En réponse, Émilie Cariou lui donne lecture du code général des impôts sur la CVAE pour rappeler que les toutes petites entreprises ne toucheront rien : "'Pour les entreprises dont le chiffre d'affaires est inférieur à 500 000 euros, le taux est nul'. Je vous traduis : nul, ça veut dire zéro !"
"Les gros toucheront gros, les petites toucheront très petit", résume à son tour Fabien Roussel (PCF), qui propose une suppression de l'article 3. Il est rejeté par 74 voix contre 19.
Le débat s'est aussi focalisé sur les "contreparties" ou "conditions" à imposer aux entreprises, notamment celles qui réalisent un chiffre d'affaires supérieur à 1,5 milliards d'euros. Laurent Saint-Martin estime que la baisse de fiscalité porte en elle sa contrepartie, puisqu'il faut produire en France (et donc y rester) pour en bénéficier.

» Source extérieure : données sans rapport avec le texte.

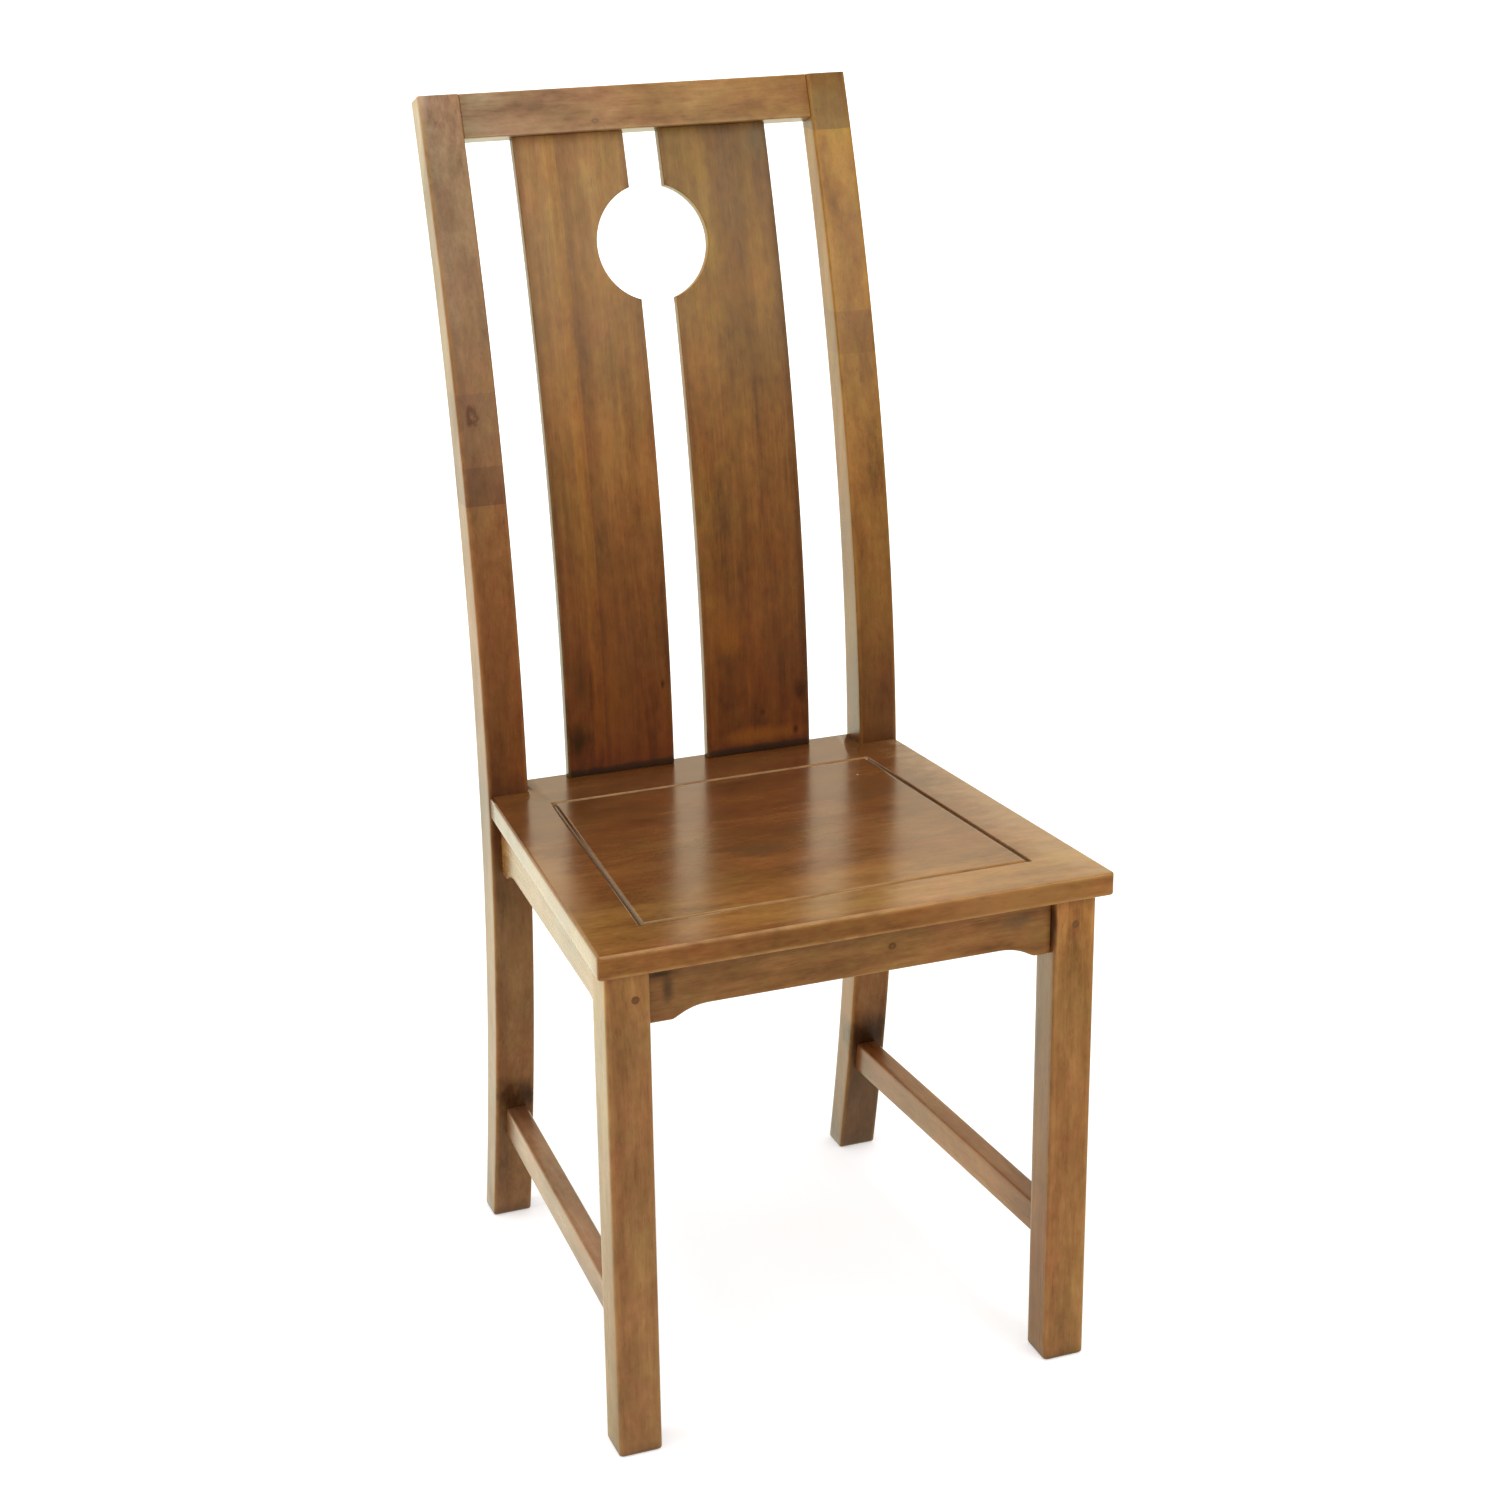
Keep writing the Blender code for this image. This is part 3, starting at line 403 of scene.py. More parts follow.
# %% Splats
SPLAT_WIDTH = 0.0997
SPLAT_THICKNESS = 0.009
SPLAT_SPACE = 0.032
SPLAT_SEAT_SETBACK = 0.0178
SPLAT_LOW_SLOPE, SPLAT_HIGH_SLOPE = 0.029, 0.333
SPLAT_ARRIS = 0.0009
KEYHOLE_RADIUS = 0.0509
KEYHOLE_HEIGHT = BACK_HEIGHT - 0.1318
HOLE_STATIONS, SPLAT_STATIONS = 49, 60
HOLE_CLEAR = 0.003
SPLAT_FOOT_TURN = 0.05
GAP = 0.0003
SPLAT_FOOT_Y = POST_SETBACK + SPLAT_SEAT_SETBACK
rail_under = RAIL_CENTRE - TOP_UP * RAIL_HEIGHT / 2
splat_top = rail_under - TOP_BACK * SPLAT_THICKNESS / 2


def splat_face(z):
    """Front face of the splats: one cubic of the height from the seat to the rail."""
    return cubic(z, SEAT_HEIGHT, splat_top[2], SPLAT_FOOT_Y, splat_top[1], SPLAT_LOW_SLOPE, SPLAT_HIGH_SLOPE)


def splat(side):
    """Board whose inner edge is the larger of half the slot and the half chord of the round opening."""
    sign = SIDES[side]
    seat_cut = np.array([0, 1.0, -SEAT_SLOPE]) / np.hypot(1, SEAT_SLOPE)
    low = SEAT_HEIGHT + GAP - SEAT_SLOPE * SPLAT_FOOT_Y
    high = splat_top[2] - GAP * TOP_UP[2]
    _, hole_slope = splat_face(KEYHOLE_HEIGHT)
    stretch = np.hypot(hole_slope, 1)
    turn = np.arccos(SPLAT_SPACE / 2 / KEYHOLE_RADIUS)
    chord = KEYHOLE_HEIGHT + KEYHOLE_RADIUS / stretch * np.sin(np.linspace(-turn, turn, HOLE_STATIONS))
    rest = np.linspace(low, high, SPLAT_STATIONS)
    rest = rest[(rest < chord[0] - HOLE_CLEAR) | (rest > chord[-1] + HOLE_CLEAR)]
    z, shrink = stations(np.unique(np.concatenate([rest, chord])), GAP, GAP)
    y, slope = splat_face(z)
    level = 1 - smooth((z - low) / SPLAT_FOOT_TURN)
    top_level = smooth((z - high + TOP_TURN) / TOP_TURN)
    deep, _ = through_board(slope, seat_cut, level, TOP_BACK, top_level)
    half = SPLAT_THICKNESS / 2
    off = (z - KEYHOLE_HEIGHT) * stretch
    half_chord = np.sqrt(np.clip(KEYHOLE_RADIUS**2 - off**2, 0, None))
    inner = np.maximum(SPLAT_SPACE / 2, half_chord)
    outer = SPLAT_SPACE / 2 + SPLAT_WIDTH
    centre = np.column_stack([sign * (outer + inner) / 2, y, z]) + deep * half
    board("splat_curved_" + side, centre, X, deep, (outer - inner) / 2, half, SPLAT_ARRIS, z, shrink, None,
          "splat_" + side, "back_wood")


for side in SIDES:
    splat(side)

# %% [markdown]
# The aprons tie the legs under the seat. Each is straight on top and cut away below, with ears that sweep down to the
# legs. The sweep is one smooth cubic curve that leaves the ear level and arrives level at the middle. The front
# apron's left ear is a little wider than its right one.

# %% Aprons
APRON_THICKNESS = 0.018
APRON_ARRIS = 0.0012
APRON_HEIGHT = 0.0422
SIDE_APRON_HEIGHT = 0.0512
FRONT_EAR_DROP = 0.0094
SIDE_EAR_DROP = 0.0125
EAR_WIDTH = 0.0135
LEFT_EAR_EXTRA = 0.006
EAR_RUN = 0.032
EAR_HANDLES = (0.004, 0.020)
LEG_REAR_Y = 0.0475
EAR_STATIONS, SWEEP_STATIONS, MIDDLE_STATIONS = 3, 17, 12


def lower_edge(start, end, height, drop, extra):
    """Places along an apron and the height of its lower edge there: ear, sweep, middle, sweep and ear."""
    t = np.linspace(0, 1, SWEEP_STATIONS)
    run = bezier(t, 0, EAR_HANDLES[0], EAR_RUN - EAR_HANDLES[1], EAR_RUN)
    rise = bezier(t, 0, 0, 1, 1) * drop
    near, far = start + EAR_WIDTH + extra + run, (end - EAR_WIDTH - run)[::-1]
    near_ear = np.linspace(start, start + EAR_WIDTH + extra, EAR_STATIONS + 1)[:-1]
    far_ear = np.linspace(end - EAR_WIDTH, end, EAR_STATIONS + 1)[1:]
    middle = np.linspace(near[-1], far[0], MIDDLE_STATIONS + 2)[1:-1]
    places = np.concatenate([near_ear, near, middle, far, far_ear])
    low = np.concatenate([0 * near_ear, rise, 0 * middle + drop, rise[::-1], 0 * far_ear])
    return places, APRON_TOP - height - drop + low


def apron(name, node, start, end, shape, place, grain, finish):
    """Board whose upper edge is straight and whose lower edge follows the ears, carried along its length.

    shape is its height at the middle, how far the ears drop below that and what the near ear has in extra width.
    """
    edge_at, edge = lower_edge(start, end, *shape)
    along, shrink = stations(edge_at, END_EASE, END_EASE)
    low = np.interp(along, edge_at, edge)
    centre = np.column_stack([*place(along), (APRON_TOP + low) / 2])
    half_sizes = APRON_THICKNESS / 2, (APRON_TOP - low) / 2
    if grain[0] is Z:
        half_sizes = half_sizes[::-1]
    board(name, centre, *grain[:2], *half_sizes, APRON_ARRIS, along, shrink, grain, node, "frame_wood",
          lambda points: finish(points, along))


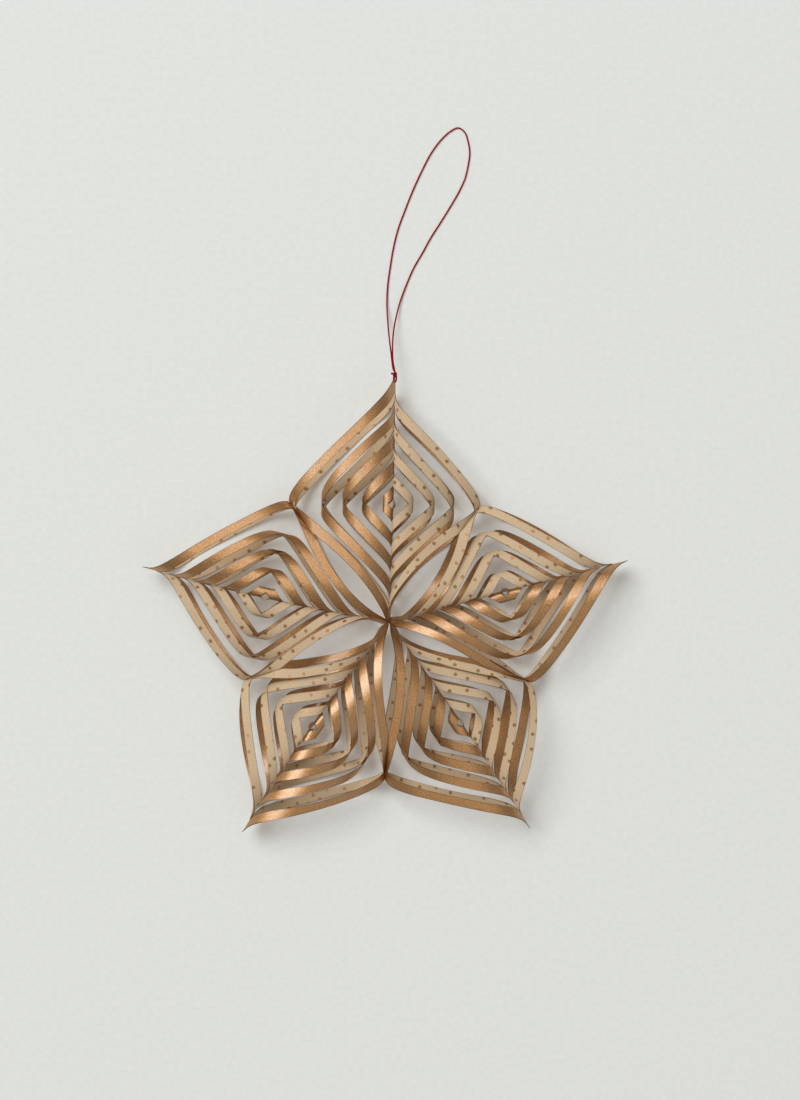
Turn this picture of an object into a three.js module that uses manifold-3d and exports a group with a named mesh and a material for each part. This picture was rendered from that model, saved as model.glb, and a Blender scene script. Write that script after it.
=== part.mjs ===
// Folk star of five slit and curled paper petals, with a red hanging thread.
// Millimetres, +Z up. The star lies on its back with the hub near the middle and one petal along +Y.

import * as THREE from 'three';
import Module from 'manifold-3d';

const wasm = await Module();
wasm.setup();

// The square sheet that every petal is cut from.
const SHEET_SIDE = 80;
const PAPER = 0.35;
const STRIP = 4.2;
const SLIT = 0.3;
const SPINE_WEB = 0.8;

// How a strip leaves the spine and closes at its glued corner: round the root, over its top, along a
// nearly level run, and down over a wide shoulder into the tighter corner.
const ROOT_FLAT = 2.2;
const ROOT_FLAT_SHARE = 0.05;
const ROOT_RADIUS = 8.2;
const ROOT_RADIUS_SHARE = 0.19;
const RUN_START_SLOPE = THREE.MathUtils.degToRad(4);
const RUN_END_SLOPE = THREE.MathUtils.degToRad(10);
const SHOULDER_END_SLOPE = THREE.MathUtils.degToRad(40);
const SHOULDER_SHARE = 2.4;
const CENTRE_CURL_RADIUS = 1.4;
const CENTRE_BLUNT = 1;

// Where petals meet: the glue between two side corners, and the drop in the hub.
const GLUE_THICKNESS = 0.4;
const GLUE_LENGTH = 4.2;
const GLUE_HEIGHT = 3;
const CLEARANCE = 0.3;
const HUB_DROP_RADIUS = 1;
const HUB_DROP_HEIGHT = 6;
const HUB_DROP_FULLNESS = 0.6;
const PRESS_BLEND = 0.8;
const TWIST_SHARPNESS = 12;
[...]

Pas de condition à l'allègement de la fiscalité des entreprises ? "La conditionnalité est intrinsèque à la baisse de fiscalité : une entreprise qui délocalise ne bénéficie pas de la baisse des impôts de production", juge @LauStmartin #PLF2021 #DirectAN pic.twitter.com/ayrnD8qZ0x
— LCP (@LCP) October 15, 2020
A contrario de Bruno Le Maire, qui disait clairement lundi ne "pas demander de conditions à cette baisse", Olivier Dussopt, ministre des Comptes publics, a promis des amendements du gouvernement sur ce thème plus tard lors des discussions :
.@olivierdussopt renvoie le débat sur les "contreparties" à la deuxième partie du #PLF2021. "Il y aura des amendements du gouvernement pour donner corps aux attentes sur l'égalité femme-homme, la transition énergétique et l'amélioration du dialogue social", assure-t-il #DirectAN pic.twitter.com/LpuZrrk2Uo
— LCP (@LCP) October 15, 2020
Après l'examen des "recettes", rendez-vous donc lors de l'examen de la partie "dépenses" du budget, examinée à partir de mardi 20 octobre en commission des finances.